Write each line out exactly, leaving none out.

_ _ _ _ _

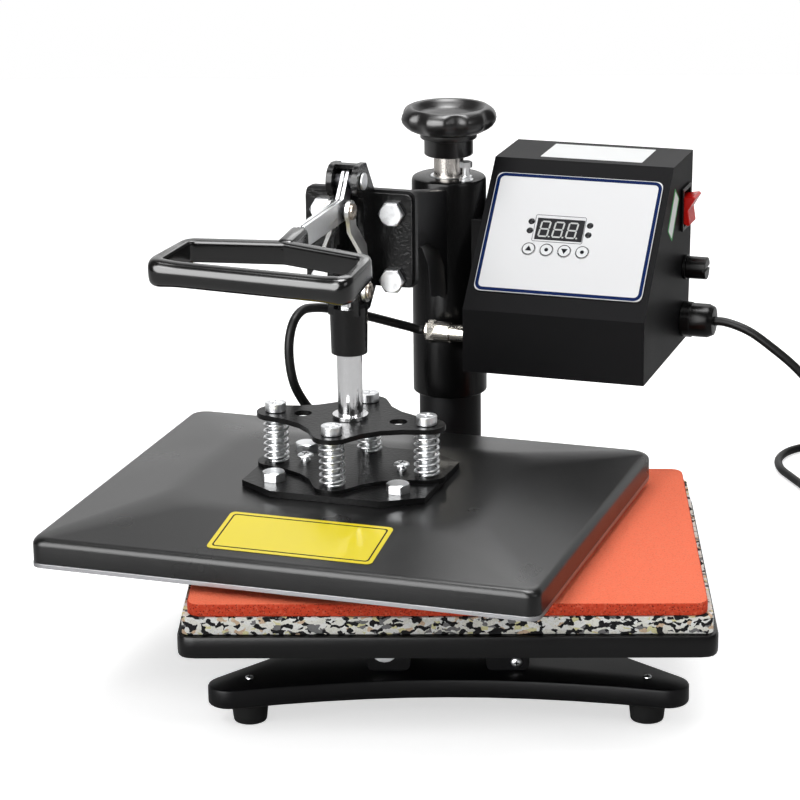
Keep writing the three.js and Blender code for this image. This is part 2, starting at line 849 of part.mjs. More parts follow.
const guide = drum(guideFootRadius, guideTopZ - guideBottomZ, roundSides, guideRadius)
  .translate(plungerA, 0, guideBottomZ);
const shaftBore = drum(shaftRadius + runGap, shaftTopZ + plungerUp - guideBottomZ + 2 * cutOverrun)
  .translate(plungerA, 0, guideBottomZ - cutOverrun);
const slotHalfWidth = lowerPinRadius + runGap;
const slot = strap(
  [plungerA, lowerPivotZ - plungerDown - runGap], [plungerA, lowerPivotZ + plungerUp + runGap],
  slotHalfWidth, 2 * (earInnerB + earThickness + cutOverrun),
);
const topPinHole = crossBar(topPinRadius + seatGap, 2 * (earInnerB + earThickness + cutOverrun))
  .translate(plungerA, 0, topPivotZ);
place(arm, 'clamp_frame', carve([clampPlate, ...ears, hood, guide], [shaftBore, slot, topPinHole, ...boltHoles]),
  finish('#151516', 0.3, 0.4));

const boltGrip = clampFaceA - armPlateA;
for (const [name, b, z] of clampBoltPlaces) {
  const nut = drum(clampBoltHeadRadius, clampNutHeight, 6).translate(0, 0, -clampNutHeight - seatGap);
  const head = drum(clampBoltHeadRadius, clampBoltHeadHeight, 6).translate(0, 0, boltGrip + seatGap);
  const shank = drum(clampBoltRadius, boltGrip + clampNutHeight + clampBoltHeadHeight, smallSides)
    .translate(0, 0, -clampNutHeight);
  place(arm, name, carve([nut, head, shank]).rotateY(quarterTurn), zinc(), armPlateA, b, z);
}

const earOuterB = earInnerB + earThickness;
const topPin = carve([
  crossBar(topPinRadius, 2 * (earOuterB + seatGap + topPinHeadHeight)),
  ...[-1, 1].map((side) => crossBar(topPinHeadRadius, topPinHeadHeight)
    .translate(0, side * (earOuterB + seatGap + topPinHeadHeight / 2), 0)),
]);
place(arm, 'top_pin', topPin, zinc(), plungerA, 0, topPivotZ);

// Lever: crank from the top pivot to the link, then forward to the handle
const leverMiddleZ = (leverBottomZ + leverTopZ) / 2;
const leverBar = block(
  [leverPivot[0], -leverHalfThickness, leverBottomZ], [leverEndA, leverHalfThickness, leverTopZ],
);
const leverGroove = block(
  [leverPivot[0], -leverGrooveWidth / 2, leverTopZ - leverGrooveDepth],
  [leverEndA + cutOverrun, leverGrooveWidth / 2, leverTopZ + cutOverrun],
);
const tongue = block(
  [leverEndA - cutOverrun, -tongueHalfThickness, leverBottomZ + tongueInset],
  [leverEndA + tongueLength, tongueHalfThickness, leverTopZ - tongueInset],
);
const lever = carve([
  strap(topPivot, leverPivot, leverCrankHalfWidth, 2 * leverHalfThickness),
  crossBar(leverHubRadius, 2 * leverPivotHub).translate(plungerA, 0, topPivotZ),
  crossBar(leverHubRadius, 2 * (linkUpperB - seatGap)).translate(leverPivot[0], 0, leverPivot[1]),
  leverBar,
  tongue,
], [
  leverGroove,
  crossBar(topPinRadius + runGap, 2 * (leverPivotHub + cutOverrun)).translate(plungerA, 0, topPivotZ),
  crossBar(linkPinRadius + runGap, 2 * (linkUpperB + cutOverrun)).translate(leverPivot[0], 0, leverPivot[1]),
]);
place(arm, 'lever_bar', lever, zinc());

// Handle: a neck that grips the lever's tongue, and a rounded loop
const neckStartA = leverEndA + seatGap;
const neckHalf = neckHeight / 2;
const neck = across(roundedOutline([
  [neckStartA, leverMiddleZ - neckHalf],
  [neckStartA + neckLength, leverMiddleZ + neckRise - neckHalf],
  [neckStartA + neckLength, leverMiddleZ + neckRise + neckHalf],
  [neckStartA, leverMiddleZ + neckHalf],
], neckCorner), neckWidth, neckEdge);
const socketHollow = block(
  [neckStartA - cutOverrun, -tongueHalfThickness - seatGap, leverBottomZ + tongueInset - seatGap],
  [leverEndA + tongueLength + seatGap, tongueHalfThickness + seatGap, leverTopZ - tongueInset + seatGap],
);
const loopShape = roundedOutline([
  [0, 0], [loopBackDepth, -loopBackHalfWidth], [loopLength, -loopFrontHalfWidth],
  [loopLength, loopFrontHalfWidth], [loopBackDepth, loopBackHalfWidth],
], loopCorner);
loopShape.holes.push(roundedOutline([
  [loopStrip, 0],
  [loopBackDepth + loopStrip, -loopBackHalfWidth + loopStrip],
  [loopLength - loopFrontBar, -loopFrontHalfWidth + loopStrip],
  [loopLength - loopFrontBar, loopFrontHalfWidth - loopStrip],
  [loopBackDepth + loopStrip, loopBackHalfWidth - loopStrip],
], loopCorner - loopStrip / 2));
const loop = upright(loopShape, loopHeight, loopEdge)
  .translate(0, 0, -loopHeight)
  .rotateY(THREE.MathUtils.degToRad(loopTilt))
  .rotateZ(-THREE.MathUtils.degToRad(loopSkew))
  .translate(loopBackA, 0, loopTopZ);
place(arm, 'handle_loop', carve([loop, neck], [socketHollow]), finish('#0c0c0d', 0.12, 0));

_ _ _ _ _

* Exercise response
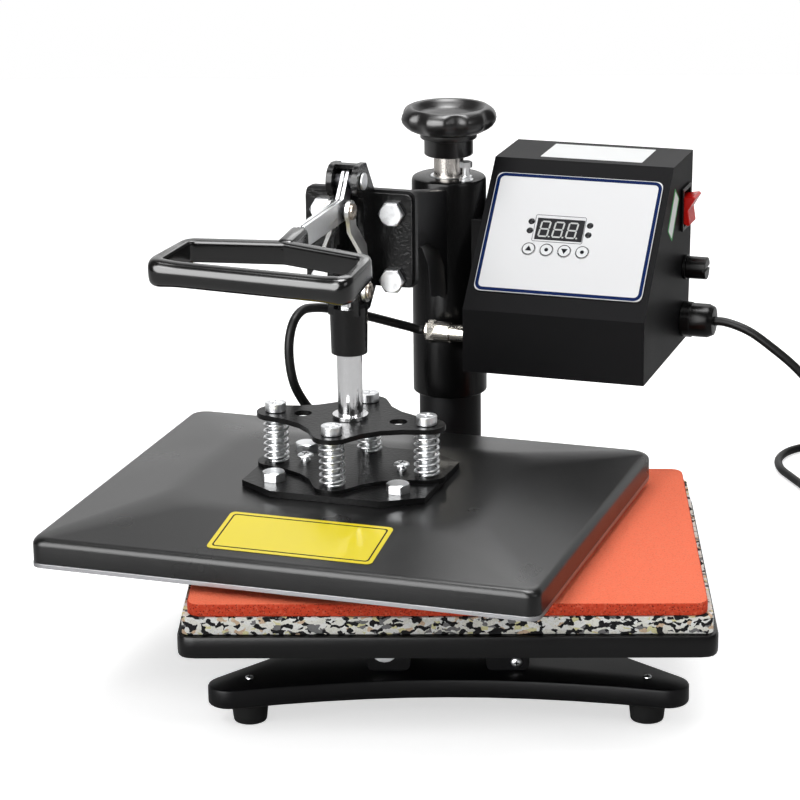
Keep writing the three.js and Blender code for this image. This is part 2, starting at line 849 of part.mjs. More parts follow.
const guide = drum(guideFootRadius, guideTopZ - guideBottomZ, roundSides, guideRadius)
  .translate(plungerA, 0, guideBottomZ);
const shaftBore = drum(shaftRadius + runGap, shaftTopZ + plungerUp - guideBottomZ + 2 * cutOverrun)
  .translate(plungerA, 0, guideBottomZ - cutOverrun);
const slotHalfWidth = lowerPinRadius + runGap;
const slot = strap(
  [plungerA, lowerPivotZ - plungerDown - runGap], [plungerA, lowerPivotZ + plungerUp + runGap],
  slotHalfWidth, 2 * (earInnerB + earThickness + cutOverrun),
);
const topPinHole = crossBar(topPinRadius + seatGap, 2 * (earInnerB + earThickness + cutOverrun))
  .translate(plungerA, 0, topPivotZ);
place(arm, 'clamp_frame', carve([clampPlate, ...ears, hood, guide], [shaftBore, slot, topPinHole, ...boltHoles]),
  finish('#151516', 0.3, 0.4));

const boltGrip = clampFaceA - armPlateA;
for (const [name, b, z] of clampBoltPlaces) {
  const nut = drum(clampBoltHeadRadius, clampNutHeight, 6).translate(0, 0, -clampNutHeight - seatGap);
  const head = drum(clampBoltHeadRadius, clampBoltHeadHeight, 6).translate(0, 0, boltGrip + seatGap);
  const shank = drum(clampBoltRadius, boltGrip + clampNutHeight + clampBoltHeadHeight, smallSides)
    .translate(0, 0, -clampNutHeight);
  place(arm, name, carve([nut, head, shank]).rotateY(quarterTurn), zinc(), armPlateA, b, z);
}

const earOuterB = earInnerB + earThickness;
const topPin = carve([
  crossBar(topPinRadius, 2 * (earOuterB + seatGap + topPinHeadHeight)),
  ...[-1, 1].map((side) => crossBar(topPinHeadRadius, topPinHeadHeight)
    .translate(0, side * (earOuterB + seatGap + topPinHeadHeight / 2), 0)),
]);
place(arm, 'top_pin', topPin, zinc(), plungerA, 0, topPivotZ);

// Lever: crank from the top pivot to the link, then forward to the handle
const leverMiddleZ = (leverBottomZ + leverTopZ) / 2;
const leverBar = block(
  [leverPivot[0], -leverHalfThickness, leverBottomZ], [leverEndA, leverHalfThickness, leverTopZ],
);
const leverGroove = block(
  [leverPivot[0], -leverGrooveWidth / 2, leverTopZ - leverGrooveDepth],
  [leverEndA + cutOverrun, leverGrooveWidth / 2, leverTopZ + cutOverrun],
);
const tongue = block(
  [leverEndA - cutOverrun, -tongueHalfThickness, leverBottomZ + tongueInset],
  [leverEndA + tongueLength, tongueHalfThickness, leverTopZ - tongueInset],
);
const lever = carve([
  strap(topPivot, leverPivot, leverCrankHalfWidth, 2 * leverHalfThickness),
  crossBar(leverHubRadius, 2 * leverPivotHub).translate(plungerA, 0, topPivotZ),
  crossBar(leverHubRadius, 2 * (linkUpperB - seatGap)).translate(leverPivot[0], 0, leverPivot[1]),
  leverBar,
  tongue,
], [
  leverGroove,
  crossBar(topPinRadius + runGap, 2 * (leverPivotHub + cutOverrun)).translate(plungerA, 0, topPivotZ),
  crossBar(linkPinRadius + runGap, 2 * (linkUpperB + cutOverrun)).translate(leverPivot[0], 0, leverPivot[1]),
]);
place(arm, 'lever_bar', lever, zinc());

// Handle: a neck that grips the lever's tongue, and a rounded loop
const neckStartA = leverEndA + seatGap;
const neckHalf = neckHeight / 2;
const neck = across(roundedOutline([
  [neckStartA, leverMiddleZ - neckHalf],
  [neckStartA + neckLength, leverMiddleZ + neckRise - neckHalf],
  [neckStartA + neckLength, leverMiddleZ + neckRise + neckHalf],
  [neckStartA, leverMiddleZ + neckHalf],
], neckCorner), neckWidth, neckEdge);
const socketHollow = block(
  [neckStartA - cutOverrun, -tongueHalfThickness - seatGap, leverBottomZ + tongueInset - seatGap],
  [leverEndA + tongueLength + seatGap, tongueHalfThickness + seatGap, leverTopZ - tongueInset + seatGap],
);
const loopShape = roundedOutline([
  [0, 0], [loopBackDepth, -loopBackHalfWidth], [loopLength, -loopFrontHalfWidth],
  [loopLength, loopFrontHalfWidth], [loopBackDepth, loopBackHalfWidth],
], loopCorner);
loopShape.holes.push(roundedOutline([
  [loopStrip, 0],
  [loopBackDepth + loopStrip, -loopBackHalfWidth + loopStrip],
  [loopLength - loopFrontBar, -loopFrontHalfWidth + loopStrip],
  [loopLength - loopFrontBar, loopFrontHalfWidth - loopStrip],
  [loopBackDepth + loopStrip, loopBackHalfWidth - loopStrip],
], loopCorner - loopStrip / 2));
const loop = upright(loopShape, loopHeight, loopEdge)
  .translate(0, 0, -loopHeight)
  .rotateY(THREE.MathUtils.degToRad(loopTilt))
  .rotateZ(-THREE.MathUtils.degToRad(loopSkew))
  .translate(loopBackA, 0, loopTopZ);
place(arm, 'handle_loop', carve([loop, neck], [socketHollow]), finish('#0c0c0d', 0.12, 0));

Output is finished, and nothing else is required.